- **WORK TO COMPLETE**
Your task is to reproduce word for word the lines running from the line containing "Recreate this object" to the line containing "from math import radians, sin", inclusive. Nothing else belongs in the answer.

____

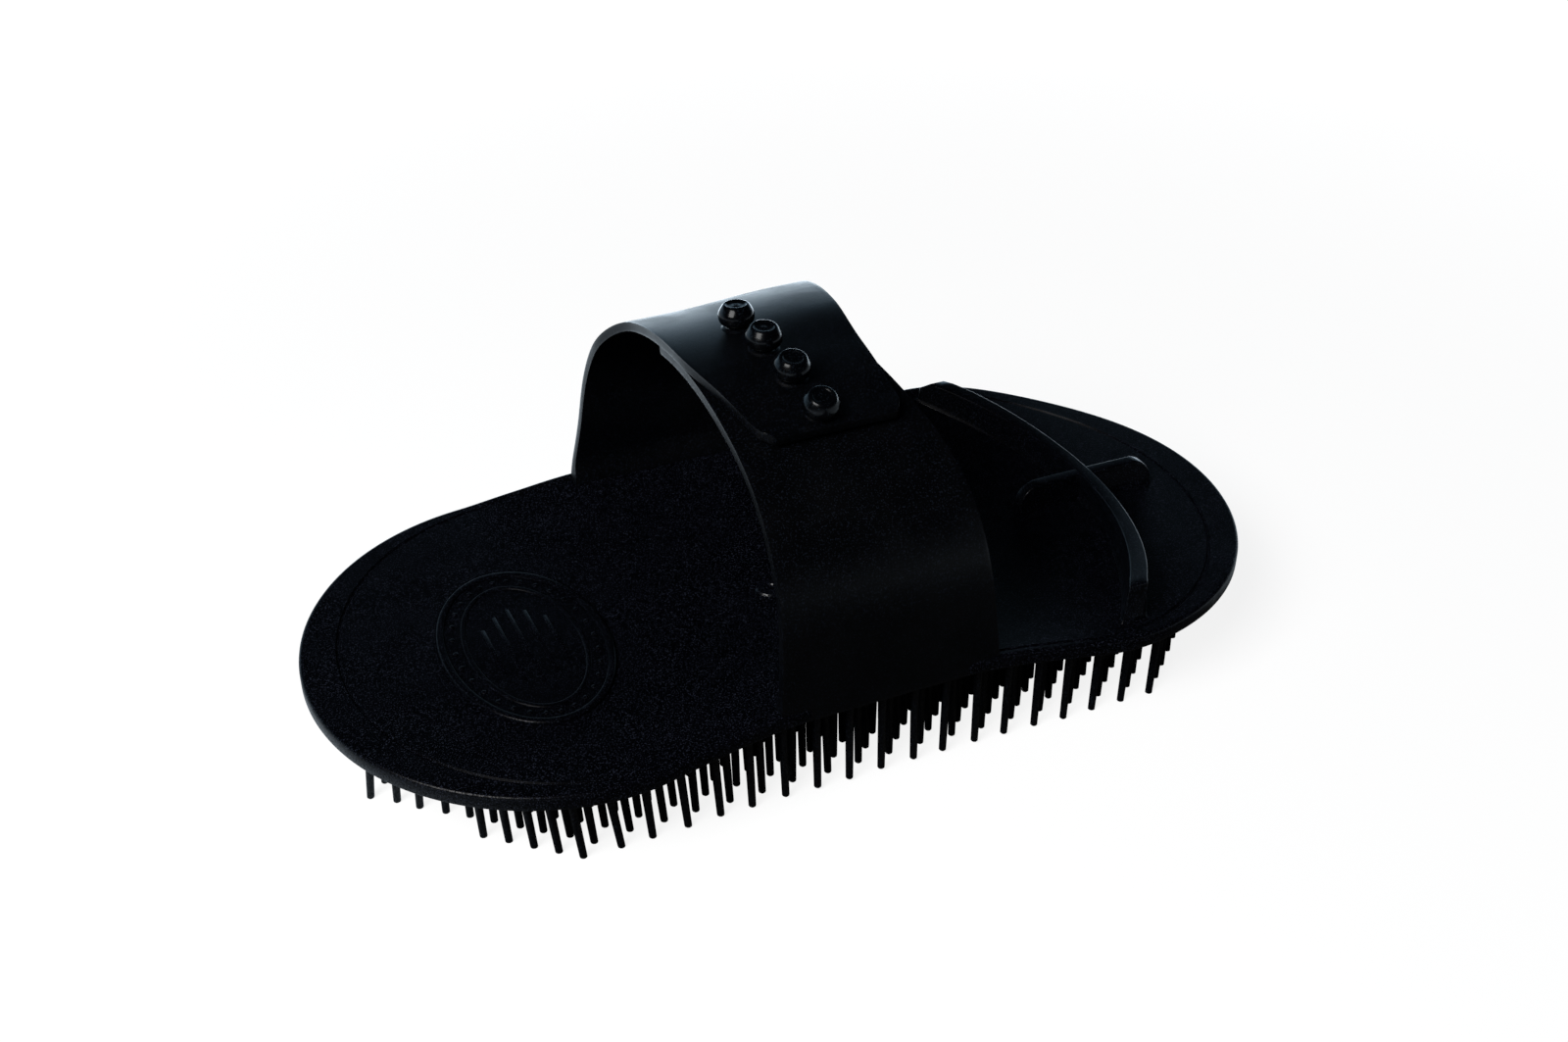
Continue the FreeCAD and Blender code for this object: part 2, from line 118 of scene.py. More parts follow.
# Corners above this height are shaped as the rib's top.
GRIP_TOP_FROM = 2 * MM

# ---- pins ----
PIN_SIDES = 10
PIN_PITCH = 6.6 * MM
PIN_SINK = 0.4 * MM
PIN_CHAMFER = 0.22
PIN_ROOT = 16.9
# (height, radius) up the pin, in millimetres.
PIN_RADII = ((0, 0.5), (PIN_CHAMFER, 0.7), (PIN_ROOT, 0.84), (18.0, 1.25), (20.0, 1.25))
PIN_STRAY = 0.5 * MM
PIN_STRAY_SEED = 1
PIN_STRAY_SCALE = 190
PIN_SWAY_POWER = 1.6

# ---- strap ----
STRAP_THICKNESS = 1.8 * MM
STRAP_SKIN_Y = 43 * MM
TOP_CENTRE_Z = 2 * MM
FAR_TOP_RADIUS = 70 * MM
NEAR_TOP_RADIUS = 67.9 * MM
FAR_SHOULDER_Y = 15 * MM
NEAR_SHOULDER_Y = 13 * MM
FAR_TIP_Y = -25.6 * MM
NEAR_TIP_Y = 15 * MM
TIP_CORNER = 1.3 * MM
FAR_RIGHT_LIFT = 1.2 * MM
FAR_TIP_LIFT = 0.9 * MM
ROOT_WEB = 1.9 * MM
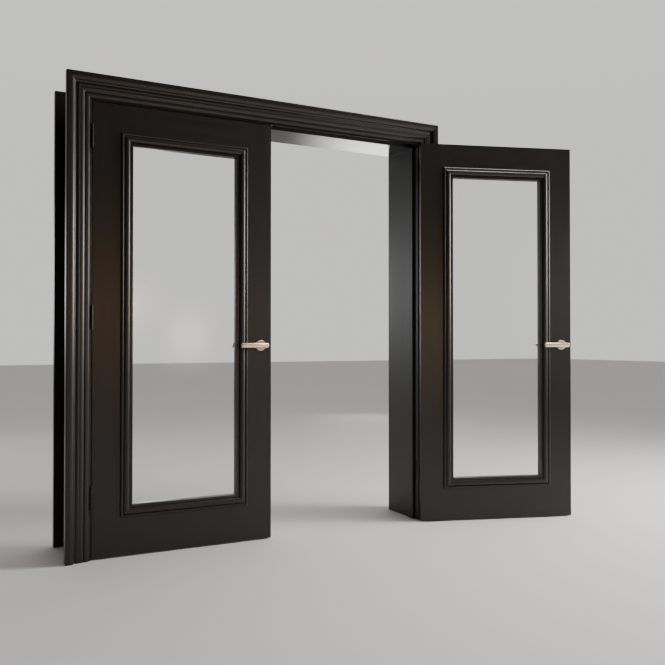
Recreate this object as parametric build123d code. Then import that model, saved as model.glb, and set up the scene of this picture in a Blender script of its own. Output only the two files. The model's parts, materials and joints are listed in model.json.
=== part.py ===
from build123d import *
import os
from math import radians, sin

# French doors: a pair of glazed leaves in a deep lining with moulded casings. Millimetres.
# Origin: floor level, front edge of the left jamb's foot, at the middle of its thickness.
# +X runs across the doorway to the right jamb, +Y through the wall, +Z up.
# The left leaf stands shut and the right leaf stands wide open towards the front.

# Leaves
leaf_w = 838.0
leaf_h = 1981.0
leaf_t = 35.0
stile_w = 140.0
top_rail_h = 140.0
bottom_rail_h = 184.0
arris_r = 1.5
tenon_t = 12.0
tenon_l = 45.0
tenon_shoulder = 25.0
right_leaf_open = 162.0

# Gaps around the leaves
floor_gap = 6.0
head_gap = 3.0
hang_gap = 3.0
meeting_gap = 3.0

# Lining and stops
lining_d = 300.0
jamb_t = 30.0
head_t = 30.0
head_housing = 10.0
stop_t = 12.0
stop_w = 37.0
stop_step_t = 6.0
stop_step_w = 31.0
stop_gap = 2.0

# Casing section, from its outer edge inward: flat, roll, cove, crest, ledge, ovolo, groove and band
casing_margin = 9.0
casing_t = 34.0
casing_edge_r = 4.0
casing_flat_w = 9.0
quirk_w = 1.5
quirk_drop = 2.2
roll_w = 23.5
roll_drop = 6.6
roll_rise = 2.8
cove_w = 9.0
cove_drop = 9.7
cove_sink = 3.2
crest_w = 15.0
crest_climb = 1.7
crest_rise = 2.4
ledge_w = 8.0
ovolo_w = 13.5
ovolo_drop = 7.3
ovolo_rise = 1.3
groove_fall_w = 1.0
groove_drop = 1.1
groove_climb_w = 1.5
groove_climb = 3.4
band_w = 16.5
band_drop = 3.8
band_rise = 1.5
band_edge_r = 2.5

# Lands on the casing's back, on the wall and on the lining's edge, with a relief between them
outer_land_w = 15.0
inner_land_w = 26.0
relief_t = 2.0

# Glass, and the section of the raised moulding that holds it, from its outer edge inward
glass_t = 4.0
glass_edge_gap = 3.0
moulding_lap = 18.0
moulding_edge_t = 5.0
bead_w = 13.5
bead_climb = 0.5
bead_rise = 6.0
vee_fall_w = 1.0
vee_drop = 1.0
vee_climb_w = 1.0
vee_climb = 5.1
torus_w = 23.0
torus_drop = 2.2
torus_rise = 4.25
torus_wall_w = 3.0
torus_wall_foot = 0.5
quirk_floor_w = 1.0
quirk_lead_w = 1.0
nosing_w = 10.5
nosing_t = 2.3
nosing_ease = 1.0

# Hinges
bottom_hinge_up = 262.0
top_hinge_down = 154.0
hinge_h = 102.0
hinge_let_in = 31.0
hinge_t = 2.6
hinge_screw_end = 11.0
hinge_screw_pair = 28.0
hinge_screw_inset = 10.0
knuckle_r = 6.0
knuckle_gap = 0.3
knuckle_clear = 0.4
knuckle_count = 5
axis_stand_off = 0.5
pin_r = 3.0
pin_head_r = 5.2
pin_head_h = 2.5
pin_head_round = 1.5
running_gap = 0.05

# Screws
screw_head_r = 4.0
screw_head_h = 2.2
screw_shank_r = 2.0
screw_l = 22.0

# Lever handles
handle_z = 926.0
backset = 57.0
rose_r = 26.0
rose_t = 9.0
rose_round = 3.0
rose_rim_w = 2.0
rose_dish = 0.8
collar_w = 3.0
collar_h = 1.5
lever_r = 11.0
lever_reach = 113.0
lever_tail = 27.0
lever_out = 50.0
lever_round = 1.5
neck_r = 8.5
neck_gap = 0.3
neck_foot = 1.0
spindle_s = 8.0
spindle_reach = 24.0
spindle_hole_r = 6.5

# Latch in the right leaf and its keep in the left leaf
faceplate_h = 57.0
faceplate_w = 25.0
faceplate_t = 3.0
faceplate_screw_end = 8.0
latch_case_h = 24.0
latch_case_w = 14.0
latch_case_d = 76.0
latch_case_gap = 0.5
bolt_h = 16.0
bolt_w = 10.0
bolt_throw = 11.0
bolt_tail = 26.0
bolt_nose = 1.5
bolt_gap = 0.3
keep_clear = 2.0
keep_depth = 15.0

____

- **EXERCISE OUTPUT**
Recreate this object as parametric build123d code. Then import that model, saved as model.glb, and set up the scene of this picture in a Blender script of its own. Output only the two files. The model's parts, materials and joints are listed in model.json.
=== part.py ===
from build123d import *
import os
from math import radians, sin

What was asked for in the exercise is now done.